- L’impasse addictive

A vrai dire, Henry ingurgite ses premiers verres d’alcool vers huit ou dix ans en compagnie de son père : « il buvait entre amis, mais il n’a jamais été comme moi un alcoolique ». Ne voulant pas éclabousser cet idéal paternel, il décrit l’atmosphère tamisée de ces lieux « virils » qui imprègnent et remplissent les yeux du petit Henry. Il s’y sent admis et promu non seulement au rang d’adulte mais aussi hissé vers une identité masculine dépendante du contexte.

Ce n’est que vers seize ans qu’Henry utilise les médicaments et l’alcool dans un mouvement de sauvegarde vitale. Mû de l’intérieur par la dépendance qui arbitre et abrite son corps, il se sent apaisé : « J’avais alors l’impression d’être comme tout le monde ». Ce lien insolite lui donne la sensation d’être contenu de l’intérieur.

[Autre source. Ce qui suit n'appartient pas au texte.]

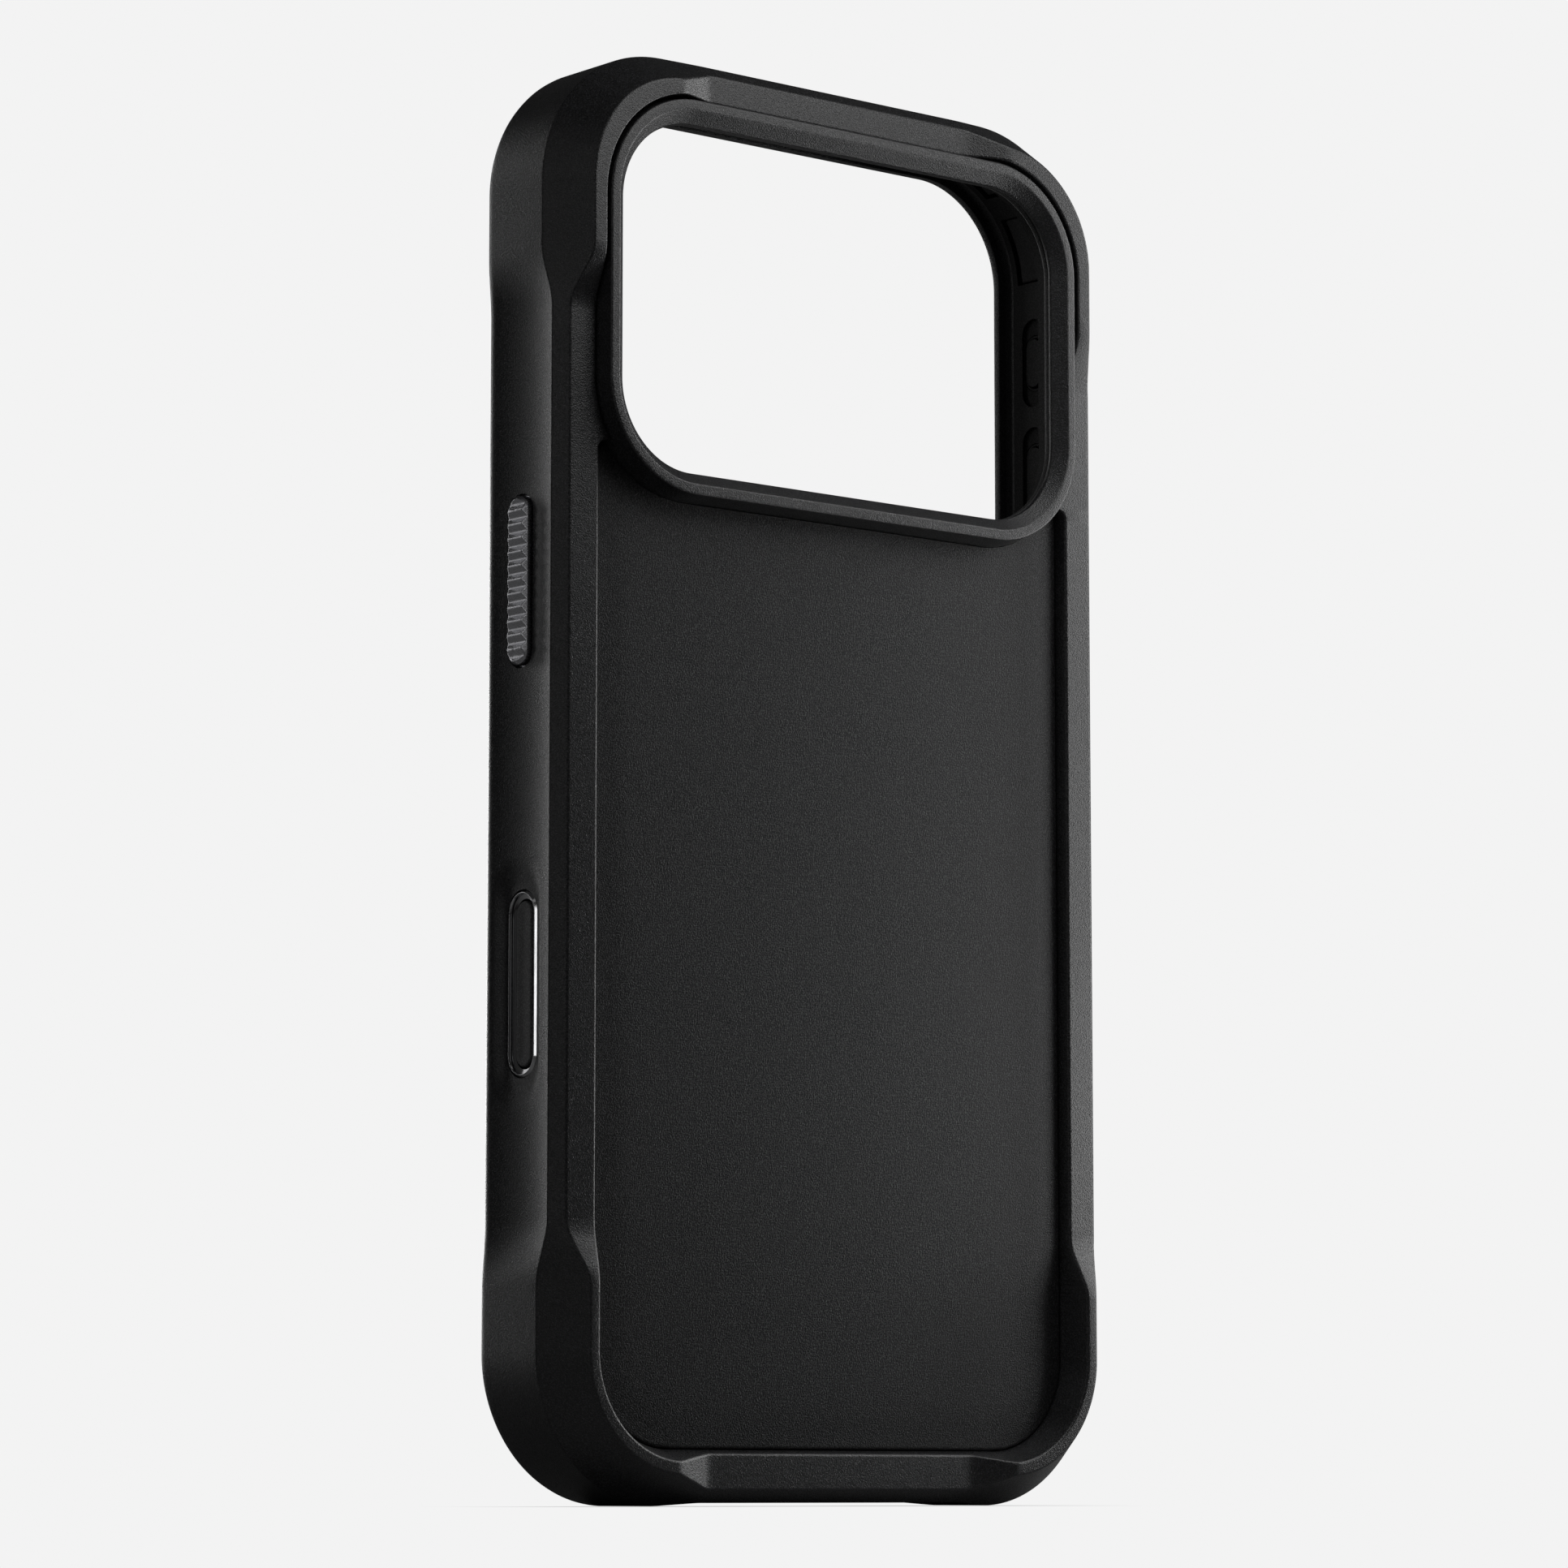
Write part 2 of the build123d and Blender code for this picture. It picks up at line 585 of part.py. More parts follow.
def make_nodes():
    nodes = {
        "bumper_frame": make_bumper_frame(),
        "inner_shell": make_inner_shell(),
        "back_panel": make_back_panel(),
        "panel_adhesive": make_panel_adhesive(),
        "microfibre_lining": make_microfibre_lining(),
        "camera_collar": make_camera_collar(),
        "camera_window_seal": make_camera_window_seal(),
        "magnet_carrier": make_magnet_carrier(),
        "magnet_shield": make_magnet_shield(),
        "magnet_ring": make_magnet_ring(),
        "magnet_cover_film": make_magnet_cover_film(),
        "alignment_magnet": make_alignment_magnet(),
        "capture_ring": make_capture_ring(),
        "capture_pad": make_capture_pad(),
        "capture_stem": make_capture_stem(),
        "capture_gasket": make_gasket(-1, CAPTURE_Z, CAPTURE_STEM_LENGTH),
    }
    for name, side, centre_z, length in BUTTONS:
        nodes[f"{name}_cap"] = make_button_cap(side, centre_z, length)
        nodes[f"{name}_stem"] = make_button_stem(side, centre_z, length)
        nodes[f"{name}_gasket"] = make_gasket(side, centre_z, length - STEM_SHORTER)
    nodes.update(make_corner_cushions())
    return nodes


os.makedirs("parts", exist_ok=True)
for node_name, node_part in make_nodes().items():
    export_step(node_part, f"parts/{node_name}.step")
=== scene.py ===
import json
import math

import bmesh
import bpy
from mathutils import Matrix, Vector

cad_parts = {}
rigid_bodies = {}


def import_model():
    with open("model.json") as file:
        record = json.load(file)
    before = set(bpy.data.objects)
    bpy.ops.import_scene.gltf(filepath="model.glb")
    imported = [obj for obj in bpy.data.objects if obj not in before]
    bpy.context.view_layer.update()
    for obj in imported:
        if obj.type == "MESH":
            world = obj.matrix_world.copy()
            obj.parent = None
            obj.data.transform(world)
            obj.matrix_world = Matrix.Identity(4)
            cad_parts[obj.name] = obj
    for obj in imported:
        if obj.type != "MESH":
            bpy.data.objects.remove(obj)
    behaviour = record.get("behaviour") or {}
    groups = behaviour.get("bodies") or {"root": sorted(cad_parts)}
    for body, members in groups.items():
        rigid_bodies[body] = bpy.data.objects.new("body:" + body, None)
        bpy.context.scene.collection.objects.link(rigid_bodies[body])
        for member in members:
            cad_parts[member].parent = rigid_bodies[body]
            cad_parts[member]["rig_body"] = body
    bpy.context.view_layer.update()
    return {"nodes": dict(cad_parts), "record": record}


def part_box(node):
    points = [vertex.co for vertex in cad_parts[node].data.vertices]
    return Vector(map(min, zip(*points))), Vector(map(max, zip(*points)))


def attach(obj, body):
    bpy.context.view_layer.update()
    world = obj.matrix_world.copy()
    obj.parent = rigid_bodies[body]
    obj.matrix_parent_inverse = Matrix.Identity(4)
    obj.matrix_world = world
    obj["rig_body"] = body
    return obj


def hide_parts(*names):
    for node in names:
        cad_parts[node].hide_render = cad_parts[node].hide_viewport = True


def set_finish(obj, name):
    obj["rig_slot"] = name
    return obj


# Looks of the rugged phone case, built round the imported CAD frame.
# Lengths in this file are millimetres until they reach a mesh, which is in metres.
# +Z is up, the outside of the back faces -Y, and the side button and capture key are on -X.

MM = 0.001

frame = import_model()
SLOTS = {part["node"]: part["material_slot"] for part in frame["record"]["subparts"]}


def node_box(node):
    """A CAD node's lowest and highest corners, in millimetres."""
    low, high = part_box(node)
    return low / MM, high / MM


# Outline of the case and its section, from the CAD frame where it says them
FRAME_LOW, FRAME_HIGH = node_box("bumper_frame")
HALF_WIDTH = FRAME_HIGH.x
HEIGHT = FRAME_HIGH.z
FRONT_Y = FRAME_HIGH.y
BACK_Y = FRAME_LOW.y
MID_Z = HEIGHT / 2
CORNER_RADIUS = 16.2

# Bumper section: pads at the corners, slimmer runs between
PAD_PROUD = 0.35
PAD_CREASE_Y = -2.75
PAD_CHAMFER = 3.35
RUN_CREASE_Y = -4.1
RUN_CHAMFER = 1.4
RUN_BACK_Y = -5.7
FRONT_ROUND = 1.5
GRIP_SCOOP = 0.7
RIM_FALL = 0.16
PAD_LENGTH = 24.0
SIDE_RAMP = 5.0
END_RAMP_START = 24.0
END_RAMP = 5.2
SIDE_SOFTNESS = 2.2
END_SOFTNESS = 0.9
RAMP_SAMPLES = 13
RECESS_SLOPE = math.tan(math.radians(22.0))
OPENING_BLEND = 0.6
OPENING_SEARCH = 2.0
SIDE_NORMAL = 0.999
CORNER_NORMAL = 0.02

# Rounding of the bumper's edges, as (radius, steps), and how finely its rounds and walls are sampled
RIM_ROUND = (0.28, 5)
LIP_UNDER_ROUND = (0.15, 2)
LIP_ROUND = (0.3, 4)
CREASE_ROUND = (0.3, 4)
CHAMFER_ROUND = (0.22, 4)
FRONT_STEPS = 7
SIDE_STEPS = 30
ARC_DEGREES = 2.5
BUMPER_STEP = 0.5
RAMP_REACH = 4.2
RAMP_STEP = 0.2
NOTCH_BELOW = 0.5
NOTCH_REACH = 0.8
NOTCH_STEP = 0.05

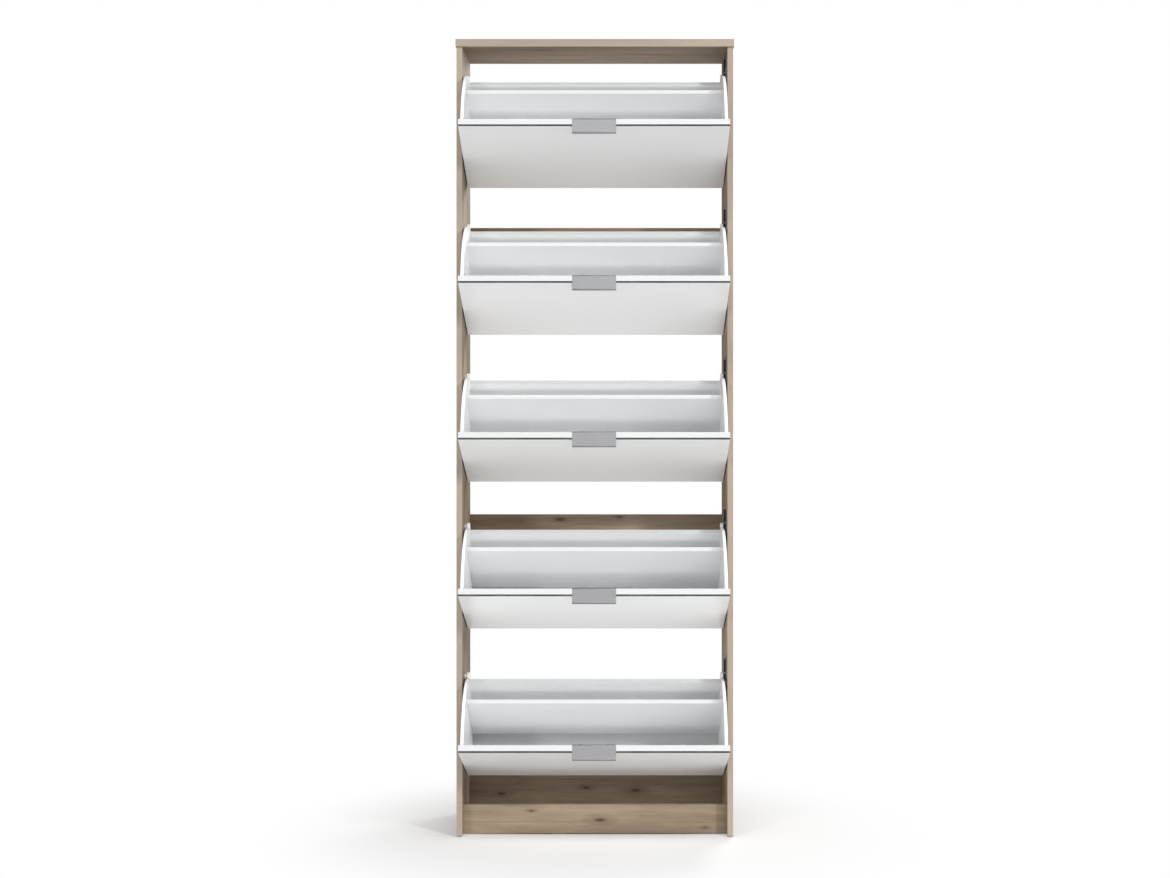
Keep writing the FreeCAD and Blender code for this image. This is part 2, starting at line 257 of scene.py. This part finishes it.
def oak_print(name, along, across, knots, front_band):
    """Oak-print foil. The grain runs along one axis and opens into arcs across another.

    front_band tints the edge band on the faces that look to the front and back.
    """
    finish = Finish(name, IOR=1.45)

    def stretched(with_grain, over_grain):
        return [with_grain if axis == along else over_grain for axis in range(3)]

    wander = finish.noise(stretched(1.3, 8.0), detail=2.0)
    ripple = finish.noise(stretched(9.0, 60.0), detail=3.0, roughness=0.6)
    ragged = finish.noise(stretched(45.0, 260.0), detail=3.0, roughness=0.7)
    distance = knot_distance(finish, knots, along) + 1.3 * (ripple - 0.5) + 1.3 * (ragged - 0.5)
    halo = distance.step(3.6, 0.7)
    core = distance.step(1.15, 0.25)

    position = finish.parts(finish.place)[across]
    rings = (position * 240.0 + wander * 46.0 + ripple * 4.0 + halo * 5.0).sine() * 0.5 + 0.5
    lines = rings.step(0.30, 1.0)
    cloud = finish.noise(stretched(1.7, 13.0), detail=4.0, roughness=0.6)
    drift = finish.noise(stretched(0.9, 22.0), detail=3.0, roughness=0.55)
    streak = finish.noise(stretched(4.0, 150.0), detail=4.0, roughness=0.65)
    fibre = finish.noise(stretched(18.0, 700.0), detail=3.0, roughness=0.7)
    fleck = finish.noise(stretched(26.0, 230.0), detail=2.0, roughness=0.5).step(0.70, 0.80)
    pore = finish.noise(stretched(70.0, 1700.0), detail=2.0, roughness=0.7).step(0.56, 0.74)

    tone = finish.mix(cloud.step(0.34, 0.66), oak_pale, oak_warm)
    tone = finish.mix(0.75 * drift.step(0.46, 0.70), tone, oak_grey)
    tone = finish.mix(0.34 * lines * cloud.step(0.30, 0.70), tone, oak_shade)
    tone = finish.mix(0.42 * streak.step(0.50, 0.80), tone, oak_shade)
    tone = finish.mix(0.30 * fibre.step(0.40, 0.75), tone, oak_shade)
    tone = finish.mix(0.38 * fleck, tone, oak_bark)
    tone = finish.mix(0.42 * halo, tone, oak_shade)
    tone = finish.mix(0.80 * core, tone, oak_bark)
    tone = finish.mix(0.30 * pore, tone, oak_shade)
    if front_band:
        edge = abs(finish.facing((0.0, 1.0, 0.0))).step(0.7, 0.95)
        tone = finish.mix(0.55 * edge, tone, oak_edge)
    finish.paint(Base_Color=tone, Roughness=0.50 + 0.14 * pore + 0.06 * streak)
    finish.bump(1.0 - 0.6 * pore - 0.25 * lines - 0.15 * fibre, 0.00012, 0.6)
    return finish.material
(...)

A chacune des séparations qu’il vit, il se croit incapable de s’en sortir seul et indemne. L’alcool et les médicaments semblent lui offrir une réponse somatique à une situation anxiogène codée comme une menace biologique (palpitations, fourmillements...). A trois reprises, ayant fortement abusé et mélangé différents solides et liquides (valium, tranxène, wisky), Henry connaît des « moments d’absence » où il ne sent plus un corps qui lui devient étranger. L’épisode du pied blessé par balle est un des exemples dont il se saisit pour m’indiquer qu’il n’a éprouvé aucune douleur immédiate. « Sous dépendance » Henry ne se croit donc pas concerné, ni corporellement et encore moins psychiquement.